Stated goal
Below are records. Count every line containing the word "degrees" and give the number alone.

[Structured object records]
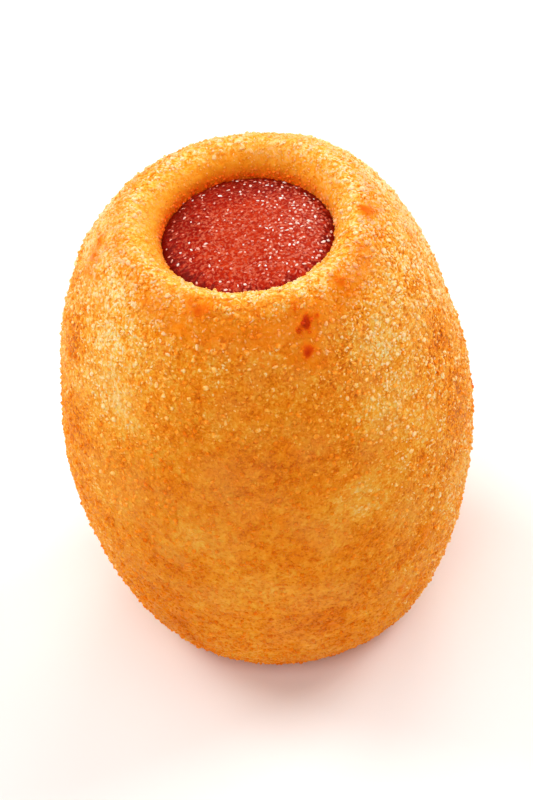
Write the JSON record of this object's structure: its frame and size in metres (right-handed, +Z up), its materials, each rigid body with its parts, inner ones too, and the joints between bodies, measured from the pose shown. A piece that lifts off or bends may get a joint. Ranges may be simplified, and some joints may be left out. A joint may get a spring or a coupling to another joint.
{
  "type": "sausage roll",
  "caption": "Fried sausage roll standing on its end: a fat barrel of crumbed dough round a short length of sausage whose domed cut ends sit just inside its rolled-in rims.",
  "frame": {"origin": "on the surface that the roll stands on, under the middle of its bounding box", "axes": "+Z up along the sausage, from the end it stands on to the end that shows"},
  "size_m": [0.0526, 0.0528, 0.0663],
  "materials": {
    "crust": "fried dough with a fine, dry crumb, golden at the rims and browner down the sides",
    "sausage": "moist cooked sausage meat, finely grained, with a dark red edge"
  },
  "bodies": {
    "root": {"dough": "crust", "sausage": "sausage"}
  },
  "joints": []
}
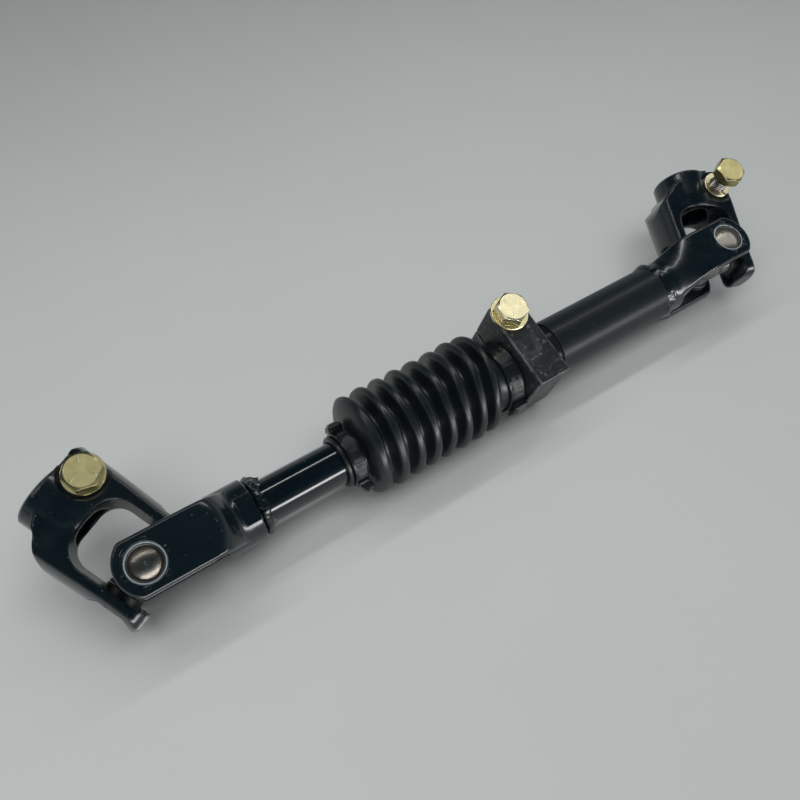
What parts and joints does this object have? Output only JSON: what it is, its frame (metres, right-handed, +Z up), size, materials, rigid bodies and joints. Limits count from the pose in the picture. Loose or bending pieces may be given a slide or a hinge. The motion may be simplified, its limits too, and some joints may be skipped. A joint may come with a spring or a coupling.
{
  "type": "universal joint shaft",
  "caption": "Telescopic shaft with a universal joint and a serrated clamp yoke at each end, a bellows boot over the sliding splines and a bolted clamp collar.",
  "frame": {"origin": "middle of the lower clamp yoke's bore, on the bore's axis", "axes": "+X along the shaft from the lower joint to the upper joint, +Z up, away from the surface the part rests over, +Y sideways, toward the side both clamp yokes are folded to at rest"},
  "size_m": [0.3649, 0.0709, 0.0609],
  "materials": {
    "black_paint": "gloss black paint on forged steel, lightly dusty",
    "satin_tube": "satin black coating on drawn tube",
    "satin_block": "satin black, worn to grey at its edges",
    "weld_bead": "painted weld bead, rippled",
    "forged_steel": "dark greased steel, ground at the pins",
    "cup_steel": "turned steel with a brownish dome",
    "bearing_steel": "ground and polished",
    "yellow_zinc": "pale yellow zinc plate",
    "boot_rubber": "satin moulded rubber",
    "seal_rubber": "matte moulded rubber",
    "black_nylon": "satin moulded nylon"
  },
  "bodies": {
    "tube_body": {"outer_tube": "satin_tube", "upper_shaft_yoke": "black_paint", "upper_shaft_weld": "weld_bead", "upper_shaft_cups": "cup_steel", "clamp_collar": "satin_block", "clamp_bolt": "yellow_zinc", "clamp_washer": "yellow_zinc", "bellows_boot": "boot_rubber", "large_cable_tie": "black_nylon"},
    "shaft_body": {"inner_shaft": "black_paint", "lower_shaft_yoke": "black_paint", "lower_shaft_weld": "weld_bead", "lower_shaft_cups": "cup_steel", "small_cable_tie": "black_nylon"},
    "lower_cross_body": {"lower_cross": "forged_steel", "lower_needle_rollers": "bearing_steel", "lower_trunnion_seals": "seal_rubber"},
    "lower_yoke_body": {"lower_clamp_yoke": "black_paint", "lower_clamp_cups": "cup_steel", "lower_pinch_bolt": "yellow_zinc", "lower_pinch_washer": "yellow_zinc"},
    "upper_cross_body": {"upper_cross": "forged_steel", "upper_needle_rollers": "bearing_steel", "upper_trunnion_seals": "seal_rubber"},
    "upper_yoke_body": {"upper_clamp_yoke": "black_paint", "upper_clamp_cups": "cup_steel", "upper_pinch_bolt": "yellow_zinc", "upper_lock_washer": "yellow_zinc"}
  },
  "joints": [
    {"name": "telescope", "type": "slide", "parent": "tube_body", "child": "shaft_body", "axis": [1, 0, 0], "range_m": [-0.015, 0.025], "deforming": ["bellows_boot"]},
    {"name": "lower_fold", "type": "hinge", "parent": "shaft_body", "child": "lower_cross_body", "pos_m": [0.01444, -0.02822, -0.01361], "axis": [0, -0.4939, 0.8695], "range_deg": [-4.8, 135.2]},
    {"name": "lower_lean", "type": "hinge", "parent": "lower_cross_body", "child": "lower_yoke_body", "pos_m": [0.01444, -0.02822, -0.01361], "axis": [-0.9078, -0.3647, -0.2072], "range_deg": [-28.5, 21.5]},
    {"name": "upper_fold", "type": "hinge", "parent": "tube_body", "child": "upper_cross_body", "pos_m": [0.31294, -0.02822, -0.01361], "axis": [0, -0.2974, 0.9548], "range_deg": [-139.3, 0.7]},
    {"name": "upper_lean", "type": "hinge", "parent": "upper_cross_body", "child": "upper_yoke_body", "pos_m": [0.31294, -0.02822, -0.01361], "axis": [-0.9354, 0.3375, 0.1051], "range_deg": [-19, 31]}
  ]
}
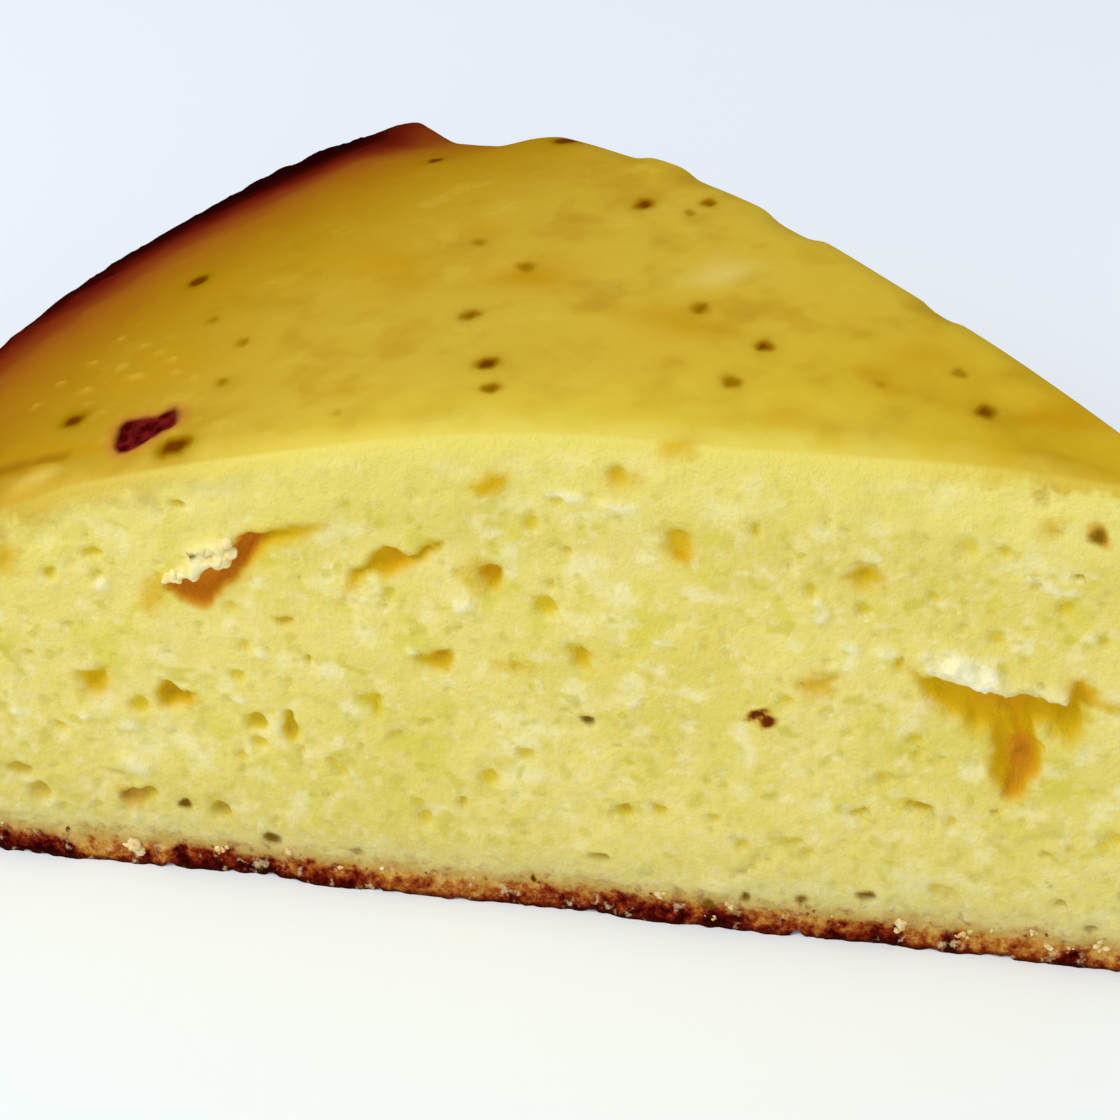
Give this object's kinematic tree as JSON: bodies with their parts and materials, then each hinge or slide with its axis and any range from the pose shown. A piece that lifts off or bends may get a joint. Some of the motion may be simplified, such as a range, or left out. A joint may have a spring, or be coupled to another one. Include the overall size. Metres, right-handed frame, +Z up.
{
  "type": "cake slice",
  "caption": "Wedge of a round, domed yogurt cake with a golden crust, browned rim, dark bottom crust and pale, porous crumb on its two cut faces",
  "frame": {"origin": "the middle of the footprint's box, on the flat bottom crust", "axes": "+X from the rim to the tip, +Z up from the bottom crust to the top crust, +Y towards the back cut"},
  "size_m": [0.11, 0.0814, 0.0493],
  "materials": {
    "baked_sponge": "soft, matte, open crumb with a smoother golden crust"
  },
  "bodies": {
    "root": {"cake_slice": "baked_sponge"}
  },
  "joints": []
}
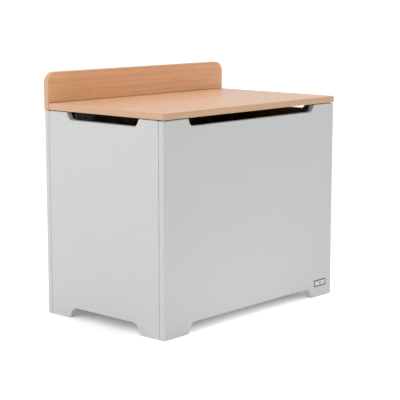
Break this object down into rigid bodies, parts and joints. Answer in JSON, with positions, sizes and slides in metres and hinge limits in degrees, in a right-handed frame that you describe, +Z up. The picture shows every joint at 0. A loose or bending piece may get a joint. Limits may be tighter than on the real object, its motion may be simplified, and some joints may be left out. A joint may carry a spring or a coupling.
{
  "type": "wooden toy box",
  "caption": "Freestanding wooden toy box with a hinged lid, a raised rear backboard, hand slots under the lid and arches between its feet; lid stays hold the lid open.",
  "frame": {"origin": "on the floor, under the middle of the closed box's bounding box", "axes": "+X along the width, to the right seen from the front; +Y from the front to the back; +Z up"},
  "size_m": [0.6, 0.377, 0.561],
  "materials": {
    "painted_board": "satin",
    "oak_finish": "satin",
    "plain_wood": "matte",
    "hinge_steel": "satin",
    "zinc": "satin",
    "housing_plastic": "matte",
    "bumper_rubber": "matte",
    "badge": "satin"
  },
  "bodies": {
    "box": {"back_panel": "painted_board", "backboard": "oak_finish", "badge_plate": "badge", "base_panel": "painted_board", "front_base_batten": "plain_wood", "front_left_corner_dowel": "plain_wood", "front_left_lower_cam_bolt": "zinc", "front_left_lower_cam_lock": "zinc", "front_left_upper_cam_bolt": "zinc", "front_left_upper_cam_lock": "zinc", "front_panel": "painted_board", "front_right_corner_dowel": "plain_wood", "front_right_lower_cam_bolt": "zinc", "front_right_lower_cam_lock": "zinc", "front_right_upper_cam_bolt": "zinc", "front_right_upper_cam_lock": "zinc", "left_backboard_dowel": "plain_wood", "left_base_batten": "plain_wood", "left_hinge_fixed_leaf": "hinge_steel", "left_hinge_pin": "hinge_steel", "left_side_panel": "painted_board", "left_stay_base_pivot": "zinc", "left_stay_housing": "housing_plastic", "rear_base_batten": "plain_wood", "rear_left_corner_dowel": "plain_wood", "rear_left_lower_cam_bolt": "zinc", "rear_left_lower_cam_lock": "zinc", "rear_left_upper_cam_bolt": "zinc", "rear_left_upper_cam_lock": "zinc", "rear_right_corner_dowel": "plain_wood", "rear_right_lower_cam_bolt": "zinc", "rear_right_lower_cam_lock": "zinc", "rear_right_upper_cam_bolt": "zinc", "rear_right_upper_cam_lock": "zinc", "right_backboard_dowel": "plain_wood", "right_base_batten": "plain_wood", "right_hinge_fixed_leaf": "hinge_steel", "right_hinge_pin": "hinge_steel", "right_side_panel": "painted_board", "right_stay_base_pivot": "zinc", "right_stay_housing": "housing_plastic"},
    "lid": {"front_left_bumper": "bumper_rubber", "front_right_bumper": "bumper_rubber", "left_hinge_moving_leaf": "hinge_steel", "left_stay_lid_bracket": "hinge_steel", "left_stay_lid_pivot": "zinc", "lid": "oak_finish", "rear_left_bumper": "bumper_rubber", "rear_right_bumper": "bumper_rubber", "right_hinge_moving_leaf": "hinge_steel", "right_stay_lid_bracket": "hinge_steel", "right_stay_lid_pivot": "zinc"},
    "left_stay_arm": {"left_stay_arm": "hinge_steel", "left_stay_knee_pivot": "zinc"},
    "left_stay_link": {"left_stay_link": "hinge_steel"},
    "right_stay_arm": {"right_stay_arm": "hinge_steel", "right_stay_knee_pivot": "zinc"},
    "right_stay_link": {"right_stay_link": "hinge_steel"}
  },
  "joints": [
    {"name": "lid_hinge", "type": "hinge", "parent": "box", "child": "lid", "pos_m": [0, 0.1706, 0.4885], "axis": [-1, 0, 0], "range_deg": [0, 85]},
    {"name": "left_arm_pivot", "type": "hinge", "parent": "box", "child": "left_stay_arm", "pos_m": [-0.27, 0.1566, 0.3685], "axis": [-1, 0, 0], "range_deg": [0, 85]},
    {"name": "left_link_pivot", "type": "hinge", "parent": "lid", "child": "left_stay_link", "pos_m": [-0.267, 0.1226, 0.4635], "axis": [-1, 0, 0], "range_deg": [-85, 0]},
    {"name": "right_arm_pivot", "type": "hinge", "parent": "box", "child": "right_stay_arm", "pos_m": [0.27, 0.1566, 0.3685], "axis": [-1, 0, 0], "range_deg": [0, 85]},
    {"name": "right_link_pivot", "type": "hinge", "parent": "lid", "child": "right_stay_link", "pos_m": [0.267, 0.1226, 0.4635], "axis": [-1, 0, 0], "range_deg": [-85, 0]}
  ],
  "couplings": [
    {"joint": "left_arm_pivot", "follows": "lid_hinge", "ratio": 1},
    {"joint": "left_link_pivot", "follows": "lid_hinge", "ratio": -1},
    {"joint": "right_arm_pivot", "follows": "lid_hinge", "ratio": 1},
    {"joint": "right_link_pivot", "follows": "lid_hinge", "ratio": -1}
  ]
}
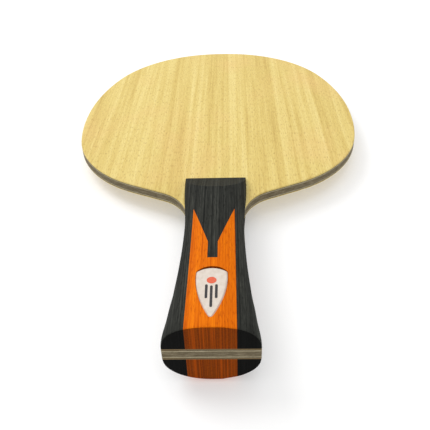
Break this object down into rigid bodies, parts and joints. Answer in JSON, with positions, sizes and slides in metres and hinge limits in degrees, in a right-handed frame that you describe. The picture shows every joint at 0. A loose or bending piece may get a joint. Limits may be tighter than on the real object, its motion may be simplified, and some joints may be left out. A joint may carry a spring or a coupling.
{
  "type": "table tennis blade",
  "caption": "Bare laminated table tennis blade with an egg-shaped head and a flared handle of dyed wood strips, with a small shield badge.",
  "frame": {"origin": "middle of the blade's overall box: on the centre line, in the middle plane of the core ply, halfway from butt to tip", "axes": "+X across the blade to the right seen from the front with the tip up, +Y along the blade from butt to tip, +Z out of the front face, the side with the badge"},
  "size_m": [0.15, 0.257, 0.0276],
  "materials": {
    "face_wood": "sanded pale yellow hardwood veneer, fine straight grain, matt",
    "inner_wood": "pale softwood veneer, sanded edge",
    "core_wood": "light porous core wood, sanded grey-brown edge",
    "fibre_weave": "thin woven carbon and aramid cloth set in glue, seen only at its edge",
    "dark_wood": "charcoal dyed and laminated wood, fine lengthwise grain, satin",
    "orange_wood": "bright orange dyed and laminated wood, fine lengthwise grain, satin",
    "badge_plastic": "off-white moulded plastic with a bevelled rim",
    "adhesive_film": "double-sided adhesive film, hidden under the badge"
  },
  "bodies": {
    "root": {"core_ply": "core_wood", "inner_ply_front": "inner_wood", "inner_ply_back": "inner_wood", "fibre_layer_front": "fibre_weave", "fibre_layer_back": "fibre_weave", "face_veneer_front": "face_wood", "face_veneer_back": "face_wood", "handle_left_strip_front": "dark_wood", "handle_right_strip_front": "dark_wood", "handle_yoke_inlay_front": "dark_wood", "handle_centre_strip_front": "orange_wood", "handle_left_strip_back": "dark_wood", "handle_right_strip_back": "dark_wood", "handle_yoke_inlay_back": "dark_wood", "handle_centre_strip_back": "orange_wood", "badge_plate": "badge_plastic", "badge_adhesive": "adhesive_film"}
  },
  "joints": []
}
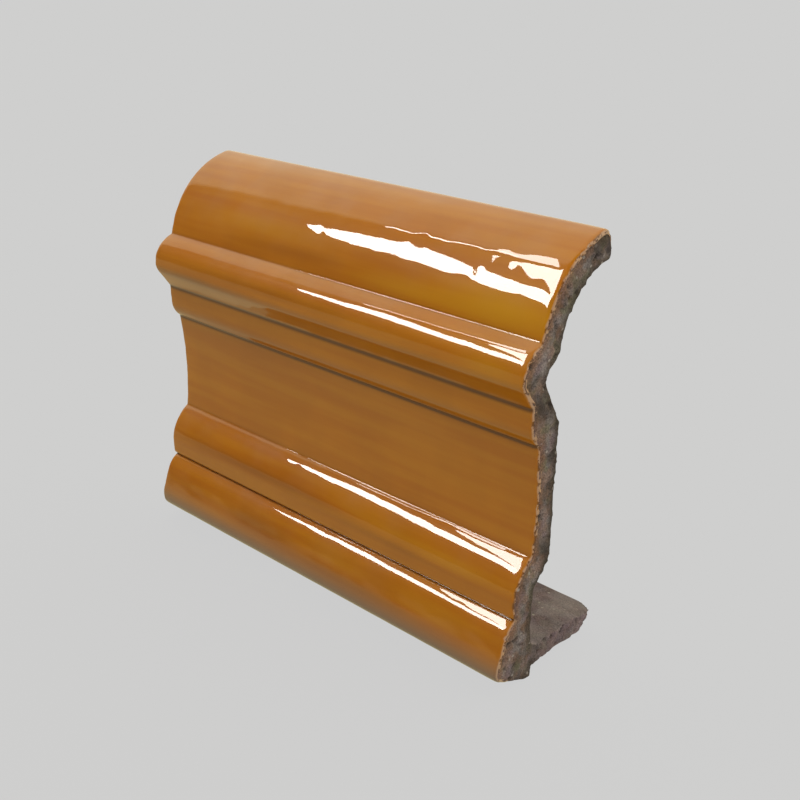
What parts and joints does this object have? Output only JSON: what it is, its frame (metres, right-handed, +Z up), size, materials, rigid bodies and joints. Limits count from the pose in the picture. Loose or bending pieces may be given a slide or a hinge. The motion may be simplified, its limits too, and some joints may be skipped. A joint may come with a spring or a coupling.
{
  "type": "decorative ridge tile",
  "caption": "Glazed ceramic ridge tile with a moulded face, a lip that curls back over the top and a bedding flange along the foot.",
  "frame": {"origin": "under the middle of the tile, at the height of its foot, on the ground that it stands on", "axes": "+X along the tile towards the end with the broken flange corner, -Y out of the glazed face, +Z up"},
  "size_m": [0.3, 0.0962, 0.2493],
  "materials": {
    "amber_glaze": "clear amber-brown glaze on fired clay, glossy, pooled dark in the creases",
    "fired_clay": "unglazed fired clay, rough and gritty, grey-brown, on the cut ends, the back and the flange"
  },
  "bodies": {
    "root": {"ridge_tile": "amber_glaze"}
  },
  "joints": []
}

Problem solution
2